Perhatian bagi para orang tua, bisa jadi orang tualah yang menularkan rasa takut kepada anak. Ketika orang tua takut terhadap cicak, misalnya. Reaksi ketakutan orang tua yang berlebihan terhadap cicak menjadi model (contoh) bagi anak untuk memiliki ketakutan yang sama. Bukan cuma itu. Orang tua punya andil dalam memicu ketakutan anak. Contohnya, mereka memberikan hukuman yang tidak tepat seperti mengurung anak di kamar tertutup. Risikonya, anak mengalami fobia terhadap ruangan sempit.
Dia menganjurkan orang tua untuk menghindari bentuk hukuman seperti itu. Belum lagi, anak ditakut-takuti. Hayo, gelap, ada hantu. Hal seperti itu dianggap lucu. Padahal, itu terekam dalam memori anak hingga mengendap menjadi fobia.
Untuk mengatasi fobia anak, diperlukan support system yang kuat. Orang tua harus memberikan dukungan penuh. Cari akar fobianya. Ajeng mencontohkan seorang pasiennya yang fobia terhadap kemoceng. Setelah ditelusuri, akar fobianya adalah takut terhadap ayam karena ketika kecil pernah dikejar sampai dipatuk.

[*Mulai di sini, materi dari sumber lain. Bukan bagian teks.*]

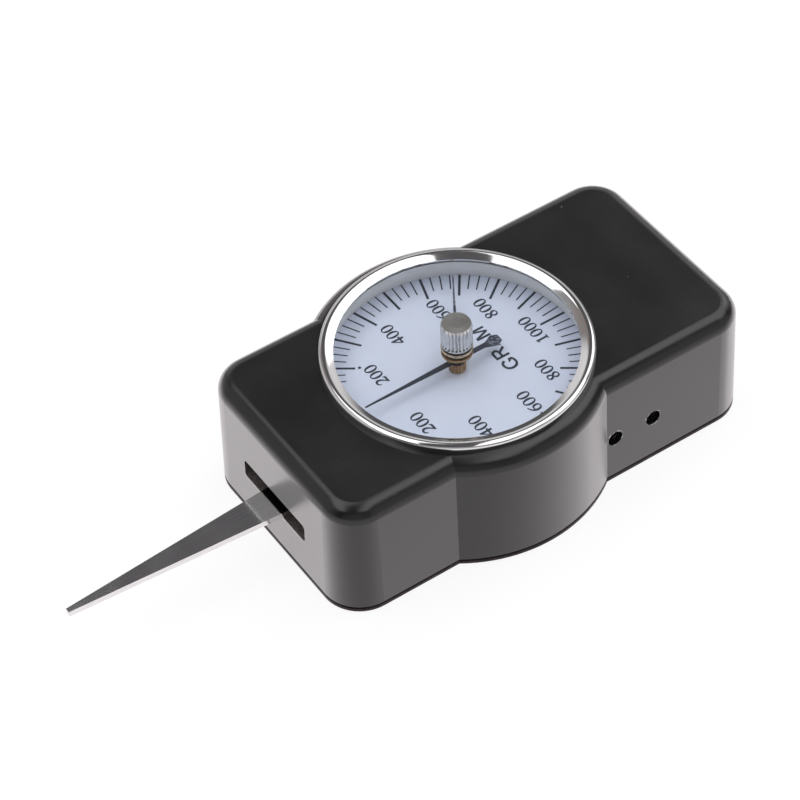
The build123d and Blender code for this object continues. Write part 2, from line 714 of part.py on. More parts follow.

Lihat skala fobianya. Kemudian, orang tua bisa melakukan terapi behavioristic dengan desensitisasi. Orang tua bisa ”mengenalkan” anak dengan objek fobianya secara bertahap. Misalnya pada kondisi takut ular, awali dengan gambar ular tak berwarna. Lihat reaksi anak. Bila aman, lanjutkan dengan gambar ular yang berwarna.

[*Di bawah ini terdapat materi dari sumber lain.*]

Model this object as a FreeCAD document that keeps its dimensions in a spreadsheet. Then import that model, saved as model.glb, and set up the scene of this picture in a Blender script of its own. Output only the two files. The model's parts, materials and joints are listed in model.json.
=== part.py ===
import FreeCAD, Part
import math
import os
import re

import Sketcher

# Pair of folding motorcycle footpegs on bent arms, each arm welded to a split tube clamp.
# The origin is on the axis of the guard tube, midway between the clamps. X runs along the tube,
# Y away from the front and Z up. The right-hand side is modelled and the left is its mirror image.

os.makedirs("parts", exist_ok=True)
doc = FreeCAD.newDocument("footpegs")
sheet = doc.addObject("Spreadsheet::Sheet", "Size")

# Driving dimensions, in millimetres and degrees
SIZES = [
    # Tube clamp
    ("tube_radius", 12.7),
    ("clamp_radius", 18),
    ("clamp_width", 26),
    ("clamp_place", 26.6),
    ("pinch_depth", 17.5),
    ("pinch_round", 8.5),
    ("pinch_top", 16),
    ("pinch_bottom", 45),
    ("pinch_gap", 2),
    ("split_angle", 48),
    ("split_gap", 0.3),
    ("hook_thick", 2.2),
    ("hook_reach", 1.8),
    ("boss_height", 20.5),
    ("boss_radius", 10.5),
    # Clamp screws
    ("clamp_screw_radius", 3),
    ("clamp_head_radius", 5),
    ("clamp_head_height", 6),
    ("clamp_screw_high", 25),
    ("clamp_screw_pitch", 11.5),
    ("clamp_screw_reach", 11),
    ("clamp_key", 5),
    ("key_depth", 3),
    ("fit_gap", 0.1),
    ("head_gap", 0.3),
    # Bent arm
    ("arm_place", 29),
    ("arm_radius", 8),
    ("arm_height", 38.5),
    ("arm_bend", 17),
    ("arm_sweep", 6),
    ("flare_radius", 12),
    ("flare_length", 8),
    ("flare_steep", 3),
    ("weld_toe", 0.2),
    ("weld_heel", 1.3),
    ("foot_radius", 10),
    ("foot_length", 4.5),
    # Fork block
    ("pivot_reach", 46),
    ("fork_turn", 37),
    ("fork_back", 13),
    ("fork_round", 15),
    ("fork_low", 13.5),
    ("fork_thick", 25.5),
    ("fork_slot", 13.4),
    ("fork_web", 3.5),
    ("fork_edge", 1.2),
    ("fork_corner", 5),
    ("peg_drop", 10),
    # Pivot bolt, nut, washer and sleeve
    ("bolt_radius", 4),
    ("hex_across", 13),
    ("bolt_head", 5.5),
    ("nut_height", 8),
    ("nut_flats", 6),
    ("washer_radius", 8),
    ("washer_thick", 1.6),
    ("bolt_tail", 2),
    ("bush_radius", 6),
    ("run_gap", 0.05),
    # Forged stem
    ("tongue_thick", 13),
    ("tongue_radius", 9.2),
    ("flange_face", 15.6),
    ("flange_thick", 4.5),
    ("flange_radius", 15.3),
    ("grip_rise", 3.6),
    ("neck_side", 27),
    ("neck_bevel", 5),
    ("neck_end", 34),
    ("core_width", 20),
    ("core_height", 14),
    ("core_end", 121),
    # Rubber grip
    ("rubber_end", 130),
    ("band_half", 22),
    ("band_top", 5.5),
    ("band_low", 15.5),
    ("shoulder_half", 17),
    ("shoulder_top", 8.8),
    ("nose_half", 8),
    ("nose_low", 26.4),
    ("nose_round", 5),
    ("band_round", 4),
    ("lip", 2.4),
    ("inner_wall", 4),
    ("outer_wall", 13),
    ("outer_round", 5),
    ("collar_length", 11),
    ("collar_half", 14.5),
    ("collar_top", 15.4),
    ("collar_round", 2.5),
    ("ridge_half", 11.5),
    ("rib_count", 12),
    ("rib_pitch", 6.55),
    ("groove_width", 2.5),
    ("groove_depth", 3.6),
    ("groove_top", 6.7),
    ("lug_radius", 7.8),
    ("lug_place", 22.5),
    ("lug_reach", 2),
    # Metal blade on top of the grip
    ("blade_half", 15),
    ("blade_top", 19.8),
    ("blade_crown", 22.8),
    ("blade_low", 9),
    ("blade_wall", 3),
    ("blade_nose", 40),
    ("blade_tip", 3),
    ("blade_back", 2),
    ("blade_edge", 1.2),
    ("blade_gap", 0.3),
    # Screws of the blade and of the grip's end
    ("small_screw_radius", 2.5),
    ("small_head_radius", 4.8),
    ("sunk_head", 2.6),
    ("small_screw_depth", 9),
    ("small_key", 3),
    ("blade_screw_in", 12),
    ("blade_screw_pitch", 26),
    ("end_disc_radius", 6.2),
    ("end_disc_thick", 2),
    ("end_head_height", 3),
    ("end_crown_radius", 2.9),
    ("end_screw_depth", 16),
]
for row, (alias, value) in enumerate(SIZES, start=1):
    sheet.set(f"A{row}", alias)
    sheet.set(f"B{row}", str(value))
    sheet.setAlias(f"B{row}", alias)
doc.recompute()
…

Setelah gambar berwarna, ajak anak menonton film yang memperlihatkan ular tetapi tidak terlalu banyak. Bila anak mulai bisa mengendalikan rasa takutnya, tingkatkan lagi dengan menonton tayangan ular yang lebih banyak, menyentuh ular mainan, lalu ajak ke kebun binatang dan bertemu dengan ular di dalam kaca. Lamanya tiap tahap tidak bisa ditentukan, harus disesuaikan dengan kemampuan anak mengatasi fobia.